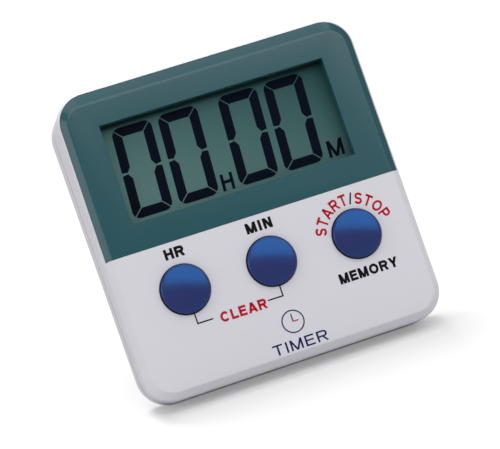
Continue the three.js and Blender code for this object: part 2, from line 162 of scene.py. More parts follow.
# ---------- display and legends, in millimetres ----------
SLANT = 0.065                        # lean of the digits, as X for each Z
DIGIT_W = 9.05
DIGIT_H = 20.2
DIGIT_FOOT = 7.19
DIGIT_X = [-24.5, -13.93, -0.05, 10.52]
DIGIT_R = 1.6                        # of the digits' outer corners
STROKE = 2.1
SEGMENT_GAP = 0.16
PRINT_THICK = 0.02
ARC_WEIGHT = 0.2                     # stroke of the lettering round a key, as a share of its height
CLOCK_AT = (0.5, -24.3)
CLOCK_R = 2.4
TIE_Z = (-16.1, -18.4)               # of the lines that tie two keys to one legend
FILM_RISE = (0.037, 0.024)           # start and length in metres of the painted shade that darkens the film upwards
FILM_RUN = (-0.026, 0.052)           # and to the right
FILM_TOP_SHADOW = (0.0012, 1 / 1100)     # how far below the window's upper edge its painted shadow starts, and how soon it is full

# ---------- camera, in millimetres on the face ----------
VIEW_SIDE = -0.2                     # the way to the camera, as a unit vector: sideways on the face
VIEW_BELOW = -0.103                  # and up it
ROLL = radians(-18.985)
DISTANCE = 484.3
AIM = (0.884, 1.982)
LENS = 162.14

# ---------- studio, in metres ----------
BOX_AWAY = 2.0                       # from the point they face to each soft box
BOX_AIM = (0, 0, 0.03)
BOXES = {                            # side, degrees up, width, height, radiance, roll
    "front_box": (0.28, 51, 3.0, 1.3, 1.92, 1.5 * ROLL),
    "top_box": (0.0, 90, 2.4, 0.9, 1.45, 0.0),
    "left_box": (-2.0, 60, 1.2, 1.2, 1.7, 0.0),
    "rear_box": (-0.1, 122, 0.8, 0.8, 14.0, 0.0),
}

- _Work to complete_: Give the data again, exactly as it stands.

- _Solution to this task_:
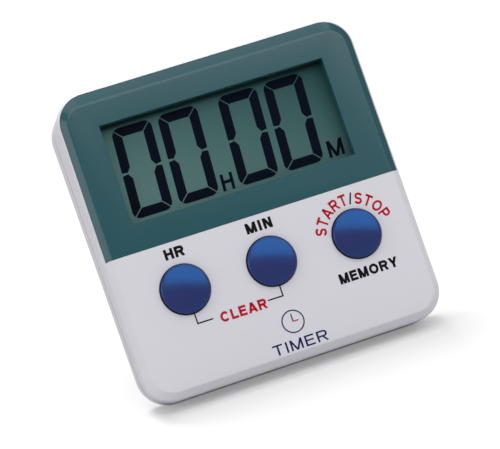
Continue the three.js and Blender code for this object: part 2, from line 162 of scene.py. More parts follow.
# ---------- display and legends, in millimetres ----------
SLANT = 0.065                        # lean of the digits, as X for each Z
DIGIT_W = 9.05
DIGIT_H = 20.2
DIGIT_FOOT = 7.19
DIGIT_X = [-24.5, -13.93, -0.05, 10.52]
DIGIT_R = 1.6                        # of the digits' outer corners
STROKE = 2.1
SEGMENT_GAP = 0.16
PRINT_THICK = 0.02
ARC_WEIGHT = 0.2                     # stroke of the lettering round a key, as a share of its height
CLOCK_AT = (0.5, -24.3)
CLOCK_R = 2.4
TIE_Z = (-16.1, -18.4)               # of the lines that tie two keys to one legend
FILM_RISE = (0.037, 0.024)           # start and length in metres of the painted shade that darkens the film upwards
FILM_RUN = (-0.026, 0.052)           # and to the right
FILM_TOP_SHADOW = (0.0012, 1 / 1100)     # how far below the window's upper edge its painted shadow starts, and how soon it is full

# ---------- camera, in millimetres on the face ----------
VIEW_SIDE = -0.2                     # the way to the camera, as a unit vector: sideways on the face
VIEW_BELOW = -0.103                  # and up it
ROLL = radians(-18.985)
DISTANCE = 484.3
AIM = (0.884, 1.982)
LENS = 162.14

# ---------- studio, in metres ----------
BOX_AWAY = 2.0                       # from the point they face to each soft box
BOX_AIM = (0, 0, 0.03)
BOXES = {                            # side, degrees up, width, height, radiance, roll
    "front_box": (0.28, 51, 3.0, 1.3, 1.92, 1.5 * ROLL),
    "top_box": (0.0, 90, 2.4, 0.9, 1.45, 0.0),
    "left_box": (-2.0, 60, 1.2, 1.2, 1.7, 0.0),
    "rear_box": (-0.1, 122, 0.8, 0.8, 14.0, 0.0),
}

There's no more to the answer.